LINTAS ATJEH | ACEH TENGAH - Keringat bercampur lumpur. Nafas tertahan di setiap langkah. Di tengah sisa amukan banjir bandang dan longsor yang belum sepenuhnya reda, seorang jurnalis dari Tanoh Gayo memilih berjalan, bukan menyerah.
Abdul Rahman, wartawan asal Kabupaten Aceh Tengah, menapaki jalan rusak sejauh empat hingga lima kilometer. Jalan itu bukan sekadar terputus—jembatan runtuh, badan jalan tergerus, lumpur menganga, dan sungai masih deras mengalir. Namun dua pekan setelah bencana melanda Aceh Tengah dan Bener Meriah, niatnya tak ikut hanyut.

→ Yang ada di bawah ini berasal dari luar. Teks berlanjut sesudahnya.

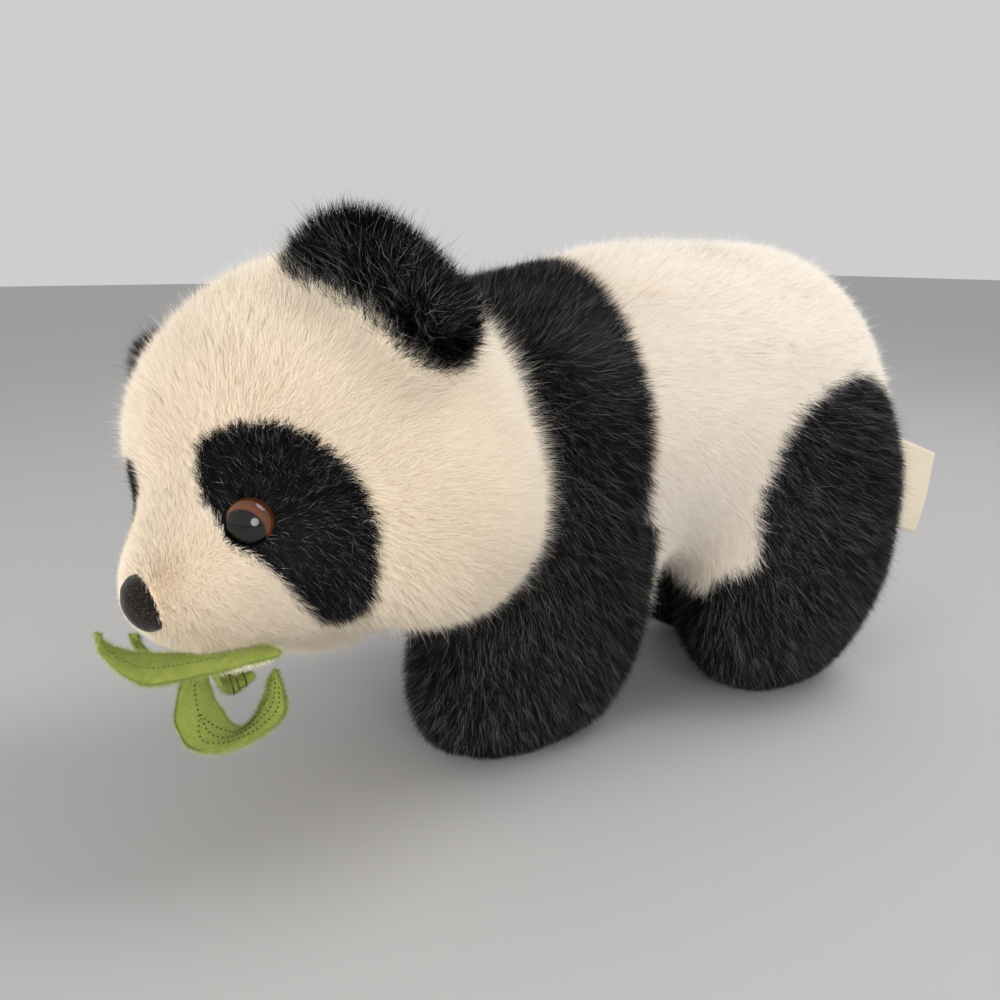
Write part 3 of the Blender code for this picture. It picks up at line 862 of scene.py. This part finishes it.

Ia berjalan kaki menyusuri jalur Kampung Buntul hingga Kampung Camp dan Seni Antara, Kecamatan Permata. Empat jembatan putus total. Di kiri-kanan, alat berat bekerja, deru mesinnya bersahut-sahutan dengan suara air dan langkah kaki para pejalan. Rahman terus melangkah, menahan letih, menepis ragu, mengejar satu tujuan: Uji Kompetensi Wartawan (UKW) Angkatan ke-20 di Lhokseumawe.
Jalan setapak berlumpur memaksanya sesekali memijak bebatuan terjal, menyeberangi sungai yang belum surut. Langit mendung mengintai. Ia tak berani menoleh ke kanan dan kiri—takut hujan turun lebih lebat di daerah dengan curah hujan tinggi itu. Rintik sempat jatuh satu-satu. “Alhamdulillah, sampai di perbatasan hujan menghilang,” ujarnya lega.
Rahman bukan jurnalis baru. Usianya 52 tahun. Kompetensi Madya sudah di tangan, kini ia ingin naik satu tingkat: Utama. Puluhan tahun ia menekuni dunia pers, cetak dan daring. Dari kuli tinta itu pula ia membesarkan keluarga—seorang istri, dua putra yang telah menamatkan pendidikan di Politeknik Lhokseumawe, dan satu anak berusia 15 tahun yang masih duduk di bangku SLTA. Hidupnya sederhana, tekadnya tak pernah.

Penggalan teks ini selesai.